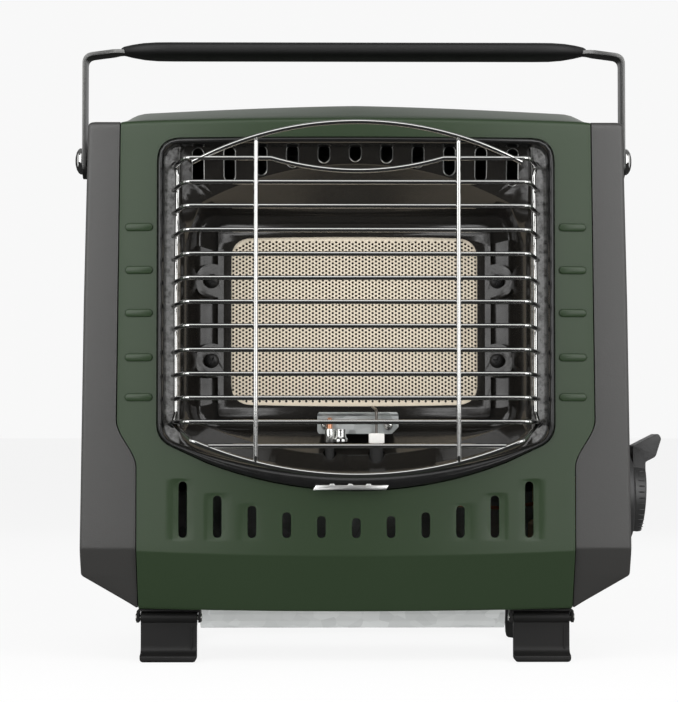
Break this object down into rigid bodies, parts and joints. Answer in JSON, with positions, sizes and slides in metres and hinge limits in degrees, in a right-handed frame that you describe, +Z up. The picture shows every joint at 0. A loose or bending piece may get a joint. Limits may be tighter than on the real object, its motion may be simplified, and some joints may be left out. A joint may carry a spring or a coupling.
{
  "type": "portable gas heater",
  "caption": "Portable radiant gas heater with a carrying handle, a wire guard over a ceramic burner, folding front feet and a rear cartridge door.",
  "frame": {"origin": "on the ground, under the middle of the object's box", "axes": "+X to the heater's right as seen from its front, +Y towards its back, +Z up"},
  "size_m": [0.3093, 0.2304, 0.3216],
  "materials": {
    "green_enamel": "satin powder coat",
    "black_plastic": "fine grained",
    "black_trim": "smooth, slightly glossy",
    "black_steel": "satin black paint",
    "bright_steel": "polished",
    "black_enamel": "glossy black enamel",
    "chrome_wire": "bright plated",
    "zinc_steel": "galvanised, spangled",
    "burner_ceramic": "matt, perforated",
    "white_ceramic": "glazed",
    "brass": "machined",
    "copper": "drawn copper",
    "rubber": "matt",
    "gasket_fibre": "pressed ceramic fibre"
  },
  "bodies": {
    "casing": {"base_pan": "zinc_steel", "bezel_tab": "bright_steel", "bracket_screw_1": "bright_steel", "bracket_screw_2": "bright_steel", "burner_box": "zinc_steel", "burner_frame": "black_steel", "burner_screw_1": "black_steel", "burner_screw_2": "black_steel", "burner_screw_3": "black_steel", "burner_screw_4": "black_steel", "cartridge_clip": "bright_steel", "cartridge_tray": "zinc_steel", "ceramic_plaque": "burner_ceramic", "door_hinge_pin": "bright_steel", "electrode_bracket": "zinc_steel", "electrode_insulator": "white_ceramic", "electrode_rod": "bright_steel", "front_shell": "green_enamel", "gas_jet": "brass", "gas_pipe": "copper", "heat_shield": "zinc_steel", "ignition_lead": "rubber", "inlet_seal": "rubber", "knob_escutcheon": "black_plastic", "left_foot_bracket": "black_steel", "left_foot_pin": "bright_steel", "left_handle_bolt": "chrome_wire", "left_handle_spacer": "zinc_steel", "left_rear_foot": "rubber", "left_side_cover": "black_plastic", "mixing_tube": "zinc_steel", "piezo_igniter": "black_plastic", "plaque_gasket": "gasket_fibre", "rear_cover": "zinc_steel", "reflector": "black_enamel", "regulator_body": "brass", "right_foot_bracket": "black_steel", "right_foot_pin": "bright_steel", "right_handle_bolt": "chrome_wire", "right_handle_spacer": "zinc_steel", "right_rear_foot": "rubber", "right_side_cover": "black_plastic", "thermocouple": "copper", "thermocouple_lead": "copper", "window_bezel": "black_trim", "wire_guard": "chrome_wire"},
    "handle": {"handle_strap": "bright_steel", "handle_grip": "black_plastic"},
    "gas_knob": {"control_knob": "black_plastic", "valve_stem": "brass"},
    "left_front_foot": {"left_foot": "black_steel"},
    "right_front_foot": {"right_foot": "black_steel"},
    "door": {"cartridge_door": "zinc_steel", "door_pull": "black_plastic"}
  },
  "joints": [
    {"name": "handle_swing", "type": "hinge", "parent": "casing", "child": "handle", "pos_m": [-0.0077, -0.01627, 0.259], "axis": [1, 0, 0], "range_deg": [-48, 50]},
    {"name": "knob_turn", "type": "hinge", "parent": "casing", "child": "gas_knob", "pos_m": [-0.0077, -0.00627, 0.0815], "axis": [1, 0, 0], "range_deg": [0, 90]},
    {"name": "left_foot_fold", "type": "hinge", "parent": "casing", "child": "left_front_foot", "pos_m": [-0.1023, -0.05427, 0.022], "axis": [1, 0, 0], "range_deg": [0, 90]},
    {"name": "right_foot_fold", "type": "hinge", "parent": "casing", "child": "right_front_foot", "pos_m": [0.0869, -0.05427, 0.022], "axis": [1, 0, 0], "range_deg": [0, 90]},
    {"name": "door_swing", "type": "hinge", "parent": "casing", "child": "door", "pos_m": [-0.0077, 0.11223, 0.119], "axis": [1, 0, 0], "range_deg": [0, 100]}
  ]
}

++++++

Give the listing above again, word for word.

#### EXERCISE OUTPUT
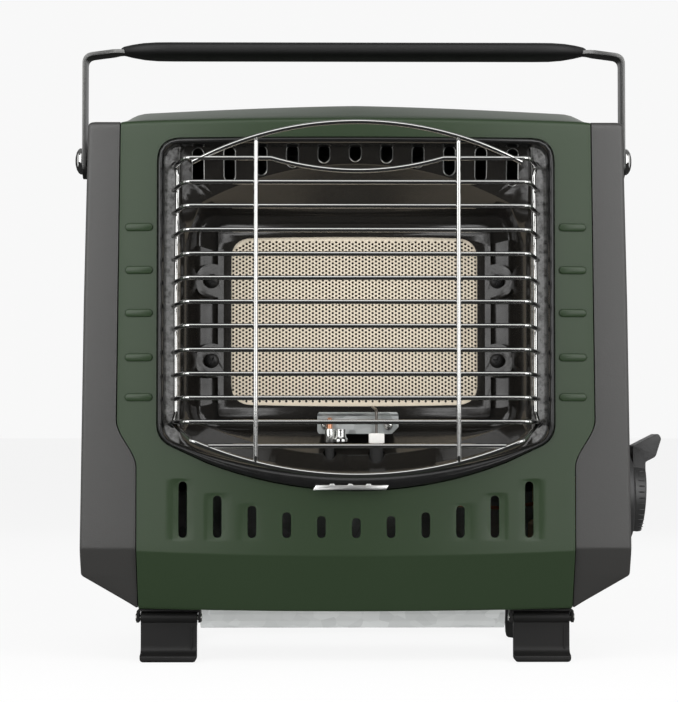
Break this object down into rigid bodies, parts and joints. Answer in JSON, with positions, sizes and slides in metres and hinge limits in degrees, in a right-handed frame that you describe, +Z up. The picture shows every joint at 0. A loose or bending piece may get a joint. Limits may be tighter than on the real object, its motion may be simplified, and some joints may be left out. A joint may carry a spring or a coupling.
{
  "type": "portable gas heater",
  "caption": "Portable radiant gas heater with a carrying handle, a wire guard over a ceramic burner, folding front feet and a rear cartridge door.",
  "frame": {"origin": "on the ground, under the middle of the object's box", "axes": "+X to the heater's right as seen from its front, +Y towards its back, +Z up"},
  "size_m": [0.3093, 0.2304, 0.3216],
  "materials": {
    "green_enamel": "satin powder coat",
    "black_plastic": "fine grained",
    "black_trim": "smooth, slightly glossy",
    "black_steel": "satin black paint",
    "bright_steel": "polished",
    "black_enamel": "glossy black enamel",
    "chrome_wire": "bright plated",
    "zinc_steel": "galvanised, spangled",
    "burner_ceramic": "matt, perforated",
    "white_ceramic": "glazed",
    "brass": "machined",
    "copper": "drawn copper",
    "rubber": "matt",
    "gasket_fibre": "pressed ceramic fibre"
  },
  "bodies": {
    "casing": {"base_pan": "zinc_steel", "bezel_tab": "bright_steel", "bracket_screw_1": "bright_steel", "bracket_screw_2": "bright_steel", "burner_box": "zinc_steel", "burner_frame": "black_steel", "burner_screw_1": "black_steel", "burner_screw_2": "black_steel", "burner_screw_3": "black_steel", "burner_screw_4": "black_steel", "cartridge_clip": "bright_steel", "cartridge_tray": "zinc_steel", "ceramic_plaque": "burner_ceramic", "door_hinge_pin": "bright_steel", "electrode_bracket": "zinc_steel", "electrode_insulator": "white_ceramic", "electrode_rod": "bright_steel", "front_shell": "green_enamel", "gas_jet": "brass", "gas_pipe": "copper", "heat_shield": "zinc_steel", "ignition_lead": "rubber", "inlet_seal": "rubber", "knob_escutcheon": "black_plastic", "left_foot_bracket": "black_steel", "left_foot_pin": "bright_steel", "left_handle_bolt": "chrome_wire", "left_handle_spacer": "zinc_steel", "left_rear_foot": "rubber", "left_side_cover": "black_plastic", "mixing_tube": "zinc_steel", "piezo_igniter": "black_plastic", "plaque_gasket": "gasket_fibre", "rear_cover": "zinc_steel", "reflector": "black_enamel", "regulator_body": "brass", "right_foot_bracket": "black_steel", "right_foot_pin": "bright_steel", "right_handle_bolt": "chrome_wire", "right_handle_spacer": "zinc_steel", "right_rear_foot": "rubber", "right_side_cover": "black_plastic", "thermocouple": "copper", "thermocouple_lead": "copper", "window_bezel": "black_trim", "wire_guard": "chrome_wire"},
    "handle": {"handle_strap": "bright_steel", "handle_grip": "black_plastic"},
    "gas_knob": {"control_knob": "black_plastic", "valve_stem": "brass"},
    "left_front_foot": {"left_foot": "black_steel"},
    "right_front_foot": {"right_foot": "black_steel"},
    "door": {"cartridge_door": "zinc_steel", "door_pull": "black_plastic"}
  },
  "joints": [
    {"name": "handle_swing", "type": "hinge", "parent": "casing", "child": "handle", "pos_m": [-0.0077, -0.01627, 0.259], "axis": [1, 0, 0], "range_deg": [-48, 50]},
    {"name": "knob_turn", "type": "hinge", "parent": "casing", "child": "gas_knob", "pos_m": [-0.0077, -0.00627, 0.0815], "axis": [1, 0, 0], "range_deg": [0, 90]},
    {"name": "left_foot_fold", "type": "hinge", "parent": "casing", "child": "left_front_foot", "pos_m": [-0.1023, -0.05427, 0.022], "axis": [1, 0, 0], "range_deg": [0, 90]},
    {"name": "right_foot_fold", "type": "hinge", "parent": "casing", "child": "right_front_foot", "pos_m": [0.0869, -0.05427, 0.022], "axis": [1, 0, 0], "range_deg": [0, 90]},
    {"name": "door_swing", "type": "hinge", "parent": "casing", "child": "door", "pos_m": [-0.0077, 0.11223, 0.119], "axis": [1, 0, 0], "range_deg": [0, 100]}
  ]
}